Too many modernisations of classic operas fail to impress, because not everything is sufficiently well thought out. There is often something that grates, that is anachronistic, or that simply doesn’t work in some way. Indeed, State Opera has on occasions been found wanting in this regard, such as the production of Salome being set in a slaughterhouse, and Otello on the decks of a modern aircraft carrier. Cannon’s modernisation, with the inspired assistance of designer Ailsa Paterson, is as close to perfect as can be. The joy of what they have achieved is quite simply that the themes inherent in Da Ponte’s libretto speak afresh to a modern audience in a convincing and effective way. This production is accessible to all, and that is precisely what Mozart intended, and it was achieved with a largely local team of artists and creatives. This is something that South Australia can be enormously proud of.
The story of Figaro is well known, and it’s not necessary to recount it here. In the title role we have tenor Jeremy Kleeman. He is energetic, personable, acts well and sings even better. We don’t really get to see whether he can dance, but if he can, then it’s safe to say he’s a ‘triple threat’, but he’s not alone. This production has an embarrassment of riches with many fine singers and actors gracing the stage. Figaro’s love interest is Susanna, who is played and sung superbly by Jessica Dean. Her Susanna is flighty, quick thinking, witty, and cunning, and her pairing with Kleeman brims over with chemistry. Nicolas Lester plays Count Almaviva and gives him arrogant assuredness as he plays out his misogynistic misconduct (just like some politicians we all love to hate). Lester sang the role particularly well. Petah Cavallaro plays his wife, the Countess, and carefully evokes sympathy from the audience as the betrayed wife. Emily Edmonds was a standout as the mischievous Cherubino, and Pelham Andrews gives another fine performance as Dr Bartolo, as does Mark Oates in the smaller role Basilio (but he is so talented that he makes the role stand out). The principal cast is rounded out with Cherie Boogaart as Marcellina, Lucy Stoddart as Barbarina, Jiacheng Ding as Curzio, and Jessica Mills and Courtney Turner as First and Second Bridesmaid respectively. Jeremy Tatchell was wonderful as Antonio and looked very much like ABC’s Costa Georgiadis!

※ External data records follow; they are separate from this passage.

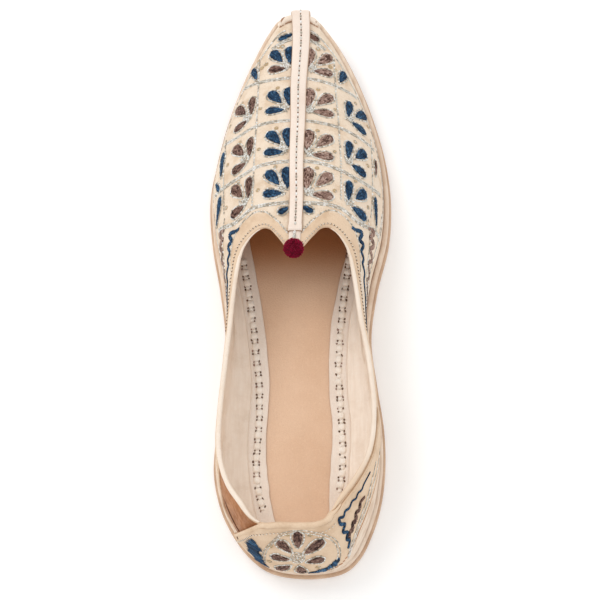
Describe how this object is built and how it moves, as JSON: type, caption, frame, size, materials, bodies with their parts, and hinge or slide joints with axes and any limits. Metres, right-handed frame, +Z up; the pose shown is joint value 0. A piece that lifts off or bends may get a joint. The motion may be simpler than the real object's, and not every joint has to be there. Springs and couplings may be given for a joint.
{
  "type": "mojari shoe",
  "caption": "Left flat slip-on mojari with pointed upturned toe, scalloped throat, centre strip, small pompom and leather counter.",
  "frame": {"origin": "centre of the bounding box on the ground plane under the sole", "axes": "+Y from heel to toe, +X to the inner side of this left shoe, +Z up"},
  "size_m": [0.085, 0.2709, 0.0638],
  "materials": {
    "tan_leather": "satin",
    "cream_leather": "satin",
    "sand_leather": "matte",
    "strip_leather": "matte",
    "insole_leather": "satin",
    "crimson_felt": "matte"
  },
  "bodies": {
    "root": {"outsole": "tan_leather", "midsole": "cream_leather", "upper": "sand_leather", "heel_counter": "sand_leather", "counter_rim": "sand_leather", "topline_piping_left": "cream_leather", "topline_piping_right": "cream_leather", "centre_strip": "strip_leather", "insole": "insole_leather", "sock_border": "cream_leather", "pompom": "crimson_felt"}
  },
  "joints": []
}
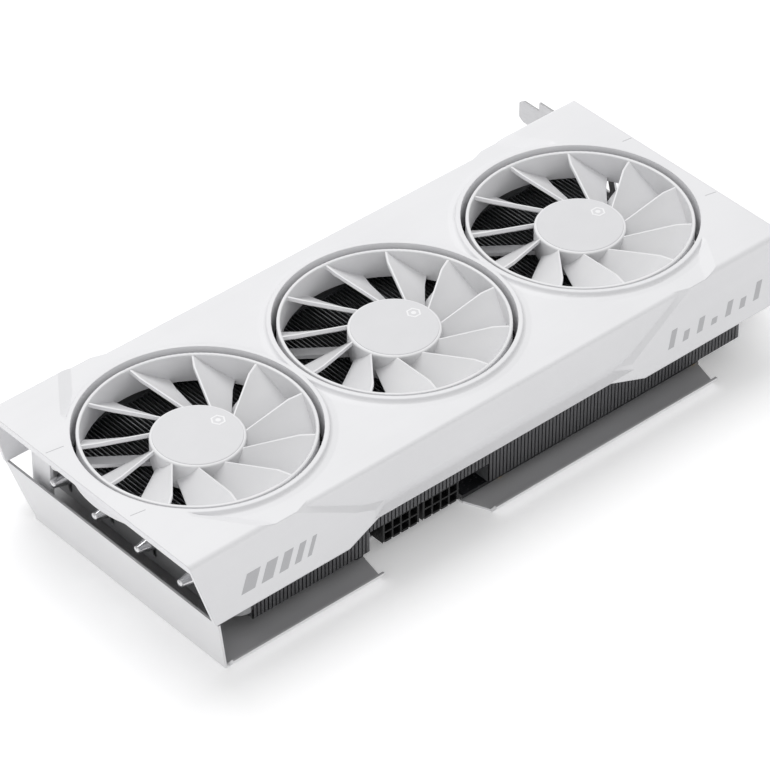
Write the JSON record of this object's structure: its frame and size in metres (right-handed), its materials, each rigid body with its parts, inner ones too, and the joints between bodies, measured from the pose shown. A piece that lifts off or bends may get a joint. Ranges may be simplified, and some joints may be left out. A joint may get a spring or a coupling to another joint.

The State Opera Chorus play various roles including courtiers, hangers-on, reporters, staffers, and the like. Chorus Master Anthony Hunt has again drilled them to near perfection, and they, like the principal cast, move around the stage with purpose, elegance, and precision. (The program does not acknowledge a choreographer, and so one assumes that director Cannon must take the credit for this. His training as an actor clearly pays a dividend to the production!)
Ailsa Paterson’s scenic design is excellent and evokes the modern grandeur and stature of a parliament. (Some of the painted stonework looked a little less convincing than it might have, but who cares.) Nigel Levings lighting was again superb, and the occasional use of a follow spot was a pleasing addition.
The Adelaide Symphony is conducted by Tobias Ringborg, and he carefully manages the competing tensions of playing too loudly for the soloists, and not loud enough to overcome the occasionally troublesome acoustic of Her Majesty’s. He sets a perfect tempo during the overture and never wavers from it.
This production is so very good in almost every respect. Nicholas Cannon and State Opera South Australia’s The Marriage of Figaro is breezy, unpretentious, and manifestly able to be easily enjoyed by everyone (if the infectious enthusiasm of the opening night audience is anything to go by!). Don’t miss this production – it’s surely the beginning of a new and exciting period for State Opera.